Dairy-based whipped cream is formed as the fat globules in cream clump up during the whipping process, until the airy foam stabilizes into a stable, non-runny whipped consistency, explained researchers.

The researchers used two different lactic acid bacteria for the two versions of the bacteria-based foam, both of which are roughly the same size as the fat globules in dairy-based whipped cream. The differing surface properties of each bacteria provide the foams with different structures.

One bacterial species forms a weak network that produces a softer foam. The second bacterial species, which is more similar to fat, forms stronger networks and thus a stiffer foam that can stand in taller, pretty peaks.

Researchers noted that the bacteria-based whipping creams exhibited better air incorporation and drainage stability than commercial dairy whipping cream

"Overall, the major achievement of this work was not the creation of foam that can be done by using any surface-active component, but the formation of wet, slow-draining and stiff foam with the standing ability to support its own weight, and such functionality traditionally achieved by saturated fats was successfully obtained by using lactic acid bacteria with aggregating ability,"​ wrote researchers in the study.

"This will further open the possibility of using the natural lactic acid bacteria as both structural building blocks and probiotic food components."​

Market ready?

While promising, Risbo points out that the bacteria-based foam is a proof-of-concept, which should not be seen as a stand-alone product. However, the researchers' findings provide insight into how to create a similar food structure using non-dairy sources. 

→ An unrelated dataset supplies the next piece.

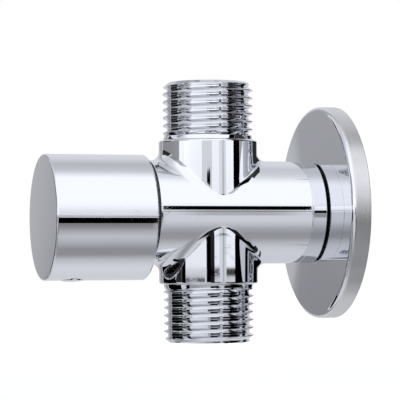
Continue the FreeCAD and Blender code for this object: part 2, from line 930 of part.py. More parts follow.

"We’ve shown that bacteria can be used to create the right structure. Now that we understand the context and have learned which surface properties are important, it opens up the possibility of using many other things from nature. This could be yeast residue from brewing, or perhaps small building blocks that we extract from plants. This would make the product very sustainable,​" added Risbo

Source: Food Hydrocolloids

Lactic acid bacteria as structural building blocks in non-fat whipping cream analogues​

https://doi.org/10.1016/j.foodhyd.2022.108137​

Authors: Xiaoyi Jiang, et al.